Print out every line, exactly as written.
::: Data excerpt
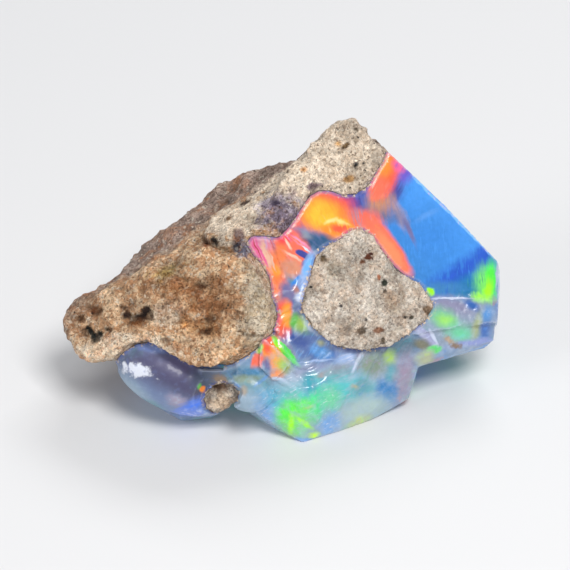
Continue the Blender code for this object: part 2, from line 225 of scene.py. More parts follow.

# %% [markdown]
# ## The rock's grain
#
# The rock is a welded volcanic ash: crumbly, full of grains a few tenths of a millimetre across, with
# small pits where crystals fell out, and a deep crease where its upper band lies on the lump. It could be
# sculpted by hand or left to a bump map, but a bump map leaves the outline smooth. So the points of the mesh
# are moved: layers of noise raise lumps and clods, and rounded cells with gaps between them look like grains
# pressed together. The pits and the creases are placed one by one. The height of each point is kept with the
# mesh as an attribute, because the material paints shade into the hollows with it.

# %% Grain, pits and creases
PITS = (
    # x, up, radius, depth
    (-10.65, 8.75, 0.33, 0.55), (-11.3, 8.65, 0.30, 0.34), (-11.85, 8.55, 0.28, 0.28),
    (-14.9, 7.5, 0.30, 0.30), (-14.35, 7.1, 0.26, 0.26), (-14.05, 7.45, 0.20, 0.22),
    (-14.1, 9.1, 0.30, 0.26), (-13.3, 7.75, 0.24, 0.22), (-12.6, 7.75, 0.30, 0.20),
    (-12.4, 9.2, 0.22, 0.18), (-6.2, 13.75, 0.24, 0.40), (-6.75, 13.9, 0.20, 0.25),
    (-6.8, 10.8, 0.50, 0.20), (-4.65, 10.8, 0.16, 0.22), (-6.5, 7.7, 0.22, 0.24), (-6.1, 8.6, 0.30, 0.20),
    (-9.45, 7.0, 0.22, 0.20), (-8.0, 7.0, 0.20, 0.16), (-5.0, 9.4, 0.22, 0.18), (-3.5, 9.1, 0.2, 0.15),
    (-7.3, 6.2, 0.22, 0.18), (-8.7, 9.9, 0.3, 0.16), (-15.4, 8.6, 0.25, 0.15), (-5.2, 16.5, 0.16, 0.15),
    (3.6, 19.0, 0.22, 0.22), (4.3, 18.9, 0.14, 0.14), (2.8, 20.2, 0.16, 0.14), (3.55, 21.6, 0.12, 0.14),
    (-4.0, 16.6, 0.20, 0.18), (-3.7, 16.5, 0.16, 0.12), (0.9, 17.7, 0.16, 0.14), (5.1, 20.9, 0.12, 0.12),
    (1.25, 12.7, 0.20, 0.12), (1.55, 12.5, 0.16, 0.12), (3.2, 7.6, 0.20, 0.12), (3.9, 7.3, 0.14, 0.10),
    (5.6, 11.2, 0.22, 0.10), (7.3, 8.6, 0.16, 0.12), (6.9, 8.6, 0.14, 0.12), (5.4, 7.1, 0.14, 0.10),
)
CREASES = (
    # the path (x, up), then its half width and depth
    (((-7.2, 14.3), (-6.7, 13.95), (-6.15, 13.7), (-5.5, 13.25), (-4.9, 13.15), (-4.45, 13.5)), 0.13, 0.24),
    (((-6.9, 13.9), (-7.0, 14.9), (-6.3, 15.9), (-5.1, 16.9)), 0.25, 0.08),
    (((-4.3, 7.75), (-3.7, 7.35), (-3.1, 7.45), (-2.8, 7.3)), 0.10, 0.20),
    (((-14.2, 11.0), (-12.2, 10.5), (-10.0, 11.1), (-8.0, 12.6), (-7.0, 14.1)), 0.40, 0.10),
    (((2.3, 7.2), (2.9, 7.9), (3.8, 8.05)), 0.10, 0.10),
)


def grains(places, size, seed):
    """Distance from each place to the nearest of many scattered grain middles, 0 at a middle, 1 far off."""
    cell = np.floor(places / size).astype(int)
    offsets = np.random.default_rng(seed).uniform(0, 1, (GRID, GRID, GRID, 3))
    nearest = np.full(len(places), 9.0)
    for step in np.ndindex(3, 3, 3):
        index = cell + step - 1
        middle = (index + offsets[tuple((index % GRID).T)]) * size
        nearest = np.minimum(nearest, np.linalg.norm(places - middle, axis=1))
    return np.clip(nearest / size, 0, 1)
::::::
**Exercise solution:**
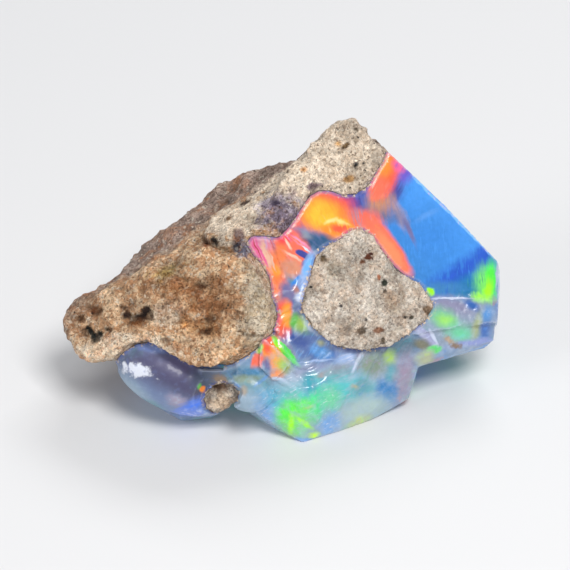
Continue the Blender code for this object: part 2, from line 225 of scene.py. More parts follow.

# %% [markdown]
# ## The rock's grain
#
# The rock is a welded volcanic ash: crumbly, full of grains a few tenths of a millimetre across, with
# small pits where crystals fell out, and a deep crease where its upper band lies on the lump. It could be
# sculpted by hand or left to a bump map, but a bump map leaves the outline smooth. So the points of the mesh
# are moved: layers of noise raise lumps and clods, and rounded cells with gaps between them look like grains
# pressed together. The pits and the creases are placed one by one. The height of each point is kept with the
# mesh as an attribute, because the material paints shade into the hollows with it.

# %% Grain, pits and creases
PITS = (
    # x, up, radius, depth
    (-10.65, 8.75, 0.33, 0.55), (-11.3, 8.65, 0.30, 0.34), (-11.85, 8.55, 0.28, 0.28),
    (-14.9, 7.5, 0.30, 0.30), (-14.35, 7.1, 0.26, 0.26), (-14.05, 7.45, 0.20, 0.22),
    (-14.1, 9.1, 0.30, 0.26), (-13.3, 7.75, 0.24, 0.22), (-12.6, 7.75, 0.30, 0.20),
    (-12.4, 9.2, 0.22, 0.18), (-6.2, 13.75, 0.24, 0.40), (-6.75, 13.9, 0.20, 0.25),
    (-6.8, 10.8, 0.50, 0.20), (-4.65, 10.8, 0.16, 0.22), (-6.5, 7.7, 0.22, 0.24), (-6.1, 8.6, 0.30, 0.20),
    (-9.45, 7.0, 0.22, 0.20), (-8.0, 7.0, 0.20, 0.16), (-5.0, 9.4, 0.22, 0.18), (-3.5, 9.1, 0.2, 0.15),
    (-7.3, 6.2, 0.22, 0.18), (-8.7, 9.9, 0.3, 0.16), (-15.4, 8.6, 0.25, 0.15), (-5.2, 16.5, 0.16, 0.15),
    (3.6, 19.0, 0.22, 0.22), (4.3, 18.9, 0.14, 0.14), (2.8, 20.2, 0.16, 0.14), (3.55, 21.6, 0.12, 0.14),
    (-4.0, 16.6, 0.20, 0.18), (-3.7, 16.5, 0.16, 0.12), (0.9, 17.7, 0.16, 0.14), (5.1, 20.9, 0.12, 0.12),
    (1.25, 12.7, 0.20, 0.12), (1.55, 12.5, 0.16, 0.12), (3.2, 7.6, 0.20, 0.12), (3.9, 7.3, 0.14, 0.10),
    (5.6, 11.2, 0.22, 0.10), (7.3, 8.6, 0.16, 0.12), (6.9, 8.6, 0.14, 0.12), (5.4, 7.1, 0.14, 0.10),
)
CREASES = (
    # the path (x, up), then its half width and depth
    (((-7.2, 14.3), (-6.7, 13.95), (-6.15, 13.7), (-5.5, 13.25), (-4.9, 13.15), (-4.45, 13.5)), 0.13, 0.24),
    (((-6.9, 13.9), (-7.0, 14.9), (-6.3, 15.9), (-5.1, 16.9)), 0.25, 0.08),
    (((-4.3, 7.75), (-3.7, 7.35), (-3.1, 7.45), (-2.8, 7.3)), 0.10, 0.20),
    (((-14.2, 11.0), (-12.2, 10.5), (-10.0, 11.1), (-8.0, 12.6), (-7.0, 14.1)), 0.40, 0.10),
    (((2.3, 7.2), (2.9, 7.9), (3.8, 8.05)), 0.10, 0.10),
)


def grains(places, size, seed):
    """Distance from each place to the nearest of many scattered grain middles, 0 at a middle, 1 far off."""
    cell = np.floor(places / size).astype(int)
    offsets = np.random.default_rng(seed).uniform(0, 1, (GRID, GRID, GRID, 3))
    nearest = np.full(len(places), 9.0)
    for step in np.ndindex(3, 3, 3):
        index = cell + step - 1
        middle = (index + offsets[tuple((index % GRID).T)]) * size
        nearest = np.minimum(nearest, np.linalg.norm(places - middle, axis=1))
    return np.clip(nearest / size, 0, 1)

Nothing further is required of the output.